Death Wish

Rated 1.0

Bruce Willis sleepwalks through this listless remake of the Charles Bronson vigilante movie that made a bunch of dollars back in 1974, the year before Jaws was released. (I measure most things in the ’70s by the year Jaws was released. It’s a thing.) Remaking the film with Eli Roth at the helm and Willis in the Bronson role actually seemed like potential nasty fun. Sadly, Willis is phoning it in here, and too many horribly acted scenes reveal that Willis and Roth probably weren’t gelling as an actor/director combo. Willis often seems tone deaf in some of the movie’s more dramatic scenes, and just plain bored for the remainder. When Willis gives a shit about the movie he’s making, it shows. When he doesn’t care, and that seems quite often in many of his recent projects, he’s zombie-like. The original Death Wish (1974) is a hard watch these days.
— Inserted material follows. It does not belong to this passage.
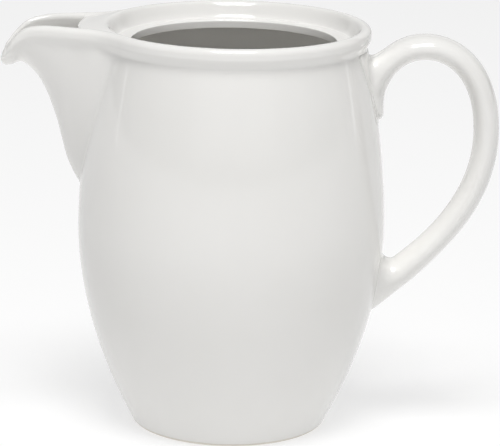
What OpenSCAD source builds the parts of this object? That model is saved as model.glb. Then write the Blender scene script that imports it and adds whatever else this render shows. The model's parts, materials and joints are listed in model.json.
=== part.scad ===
// Glazed porcelain pitcher: barrel body, standing ring, rolled rim with a lid seat inside it,
// cast pouring spout with a bridge across it, and a cast ear handle.
// Origin: centre of the standing plane. +Z up, spout towards -X, handle towards +X.

/* [Body] */
// Largest radius of the barrel
belly_r = 53.5; // [52:0.5:55]
// Height of the widest place above the table
belly_z = 71.5; // [68:0.5:75]
// Radius at which the barrel's side, carried on straight, meets the table
foot_r = 33.5; // [32:0.5:35]
// Radius of the crease under the rim
neck_r = 45.8; // [45.4:0.1:46.2]
// Height of the crease under the rim
neck_z = 134.8; // [134:0.2:136]
// Thickness of the barrel's wall
wall = 3.6; // [3.2:0.1:4]
// Thickness of the bottom
floor_t = 4.2; // [3.6:0.2:5]

/* [Foot] */
// Radius of the rounded outer edge of the standing ring
foot_round = 2.5; // [2:0.1:3]
// Width of the flat that stands on the table
foot_flat = 1.4; // [1:0.1:2]
// Depth of the hollow inside the standing ring
foot_recess = 2.2; // [1.6:0.2:3]

/* [Rim] */
// Height of the rim's top above the crease
rim_h = 7.2; // [6.8:0.2:8]
// Radius of the rolled edge
roll_r = 2.2; // [2:0.1:2.4]
// Overhang of the rolled edge beyond the crease
roll_out = 1.5; // [1.2:0.1:1.8]
// Radius of the throat that a lid's collar enters
throat_r = 35.5; // [35:0.1:36]
// Width of the flat ledge that a lid lies on
ledge_w = 4.8; // [4.4:0.1:5.2]
// Depth of the lid ledge below the rim's top
ledge_drop = 5.5; // [5:0.1:5.6]
// Height of the throat's wall
throat_h = 2.9; // [2.8:0.1:3.2]

/* [Spout] */
// Distance from the axis to the spout's tip
spout_reach = 80.4; // [78:0.2:83]
// Height at which the spout leaves the barrel
spout_root_z = 84.5; // [82:0.5:88]
// Half the width of the spout where it meets the barrel
spout_half_w = 21.5; // [20:0.5:23]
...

Apart from its racist depictions of criminals and extremely dated Herbie Hancock soundtrack, it’s also poorly acted by Bronson. It is, however, worth seeing for cameos by Christopher Guest as a police officer and, most horrifically, Jeff Goldblum as Freak No. 1. This time out, Paul Kersey (Willis) is a doctor set on revenge after his wife is killed and daughter winds up in a coma. Unlike the original, Kersey doesn’t just go after random criminals, but conducts a vendetta on the people who attacked his family. It all adds up to nothing.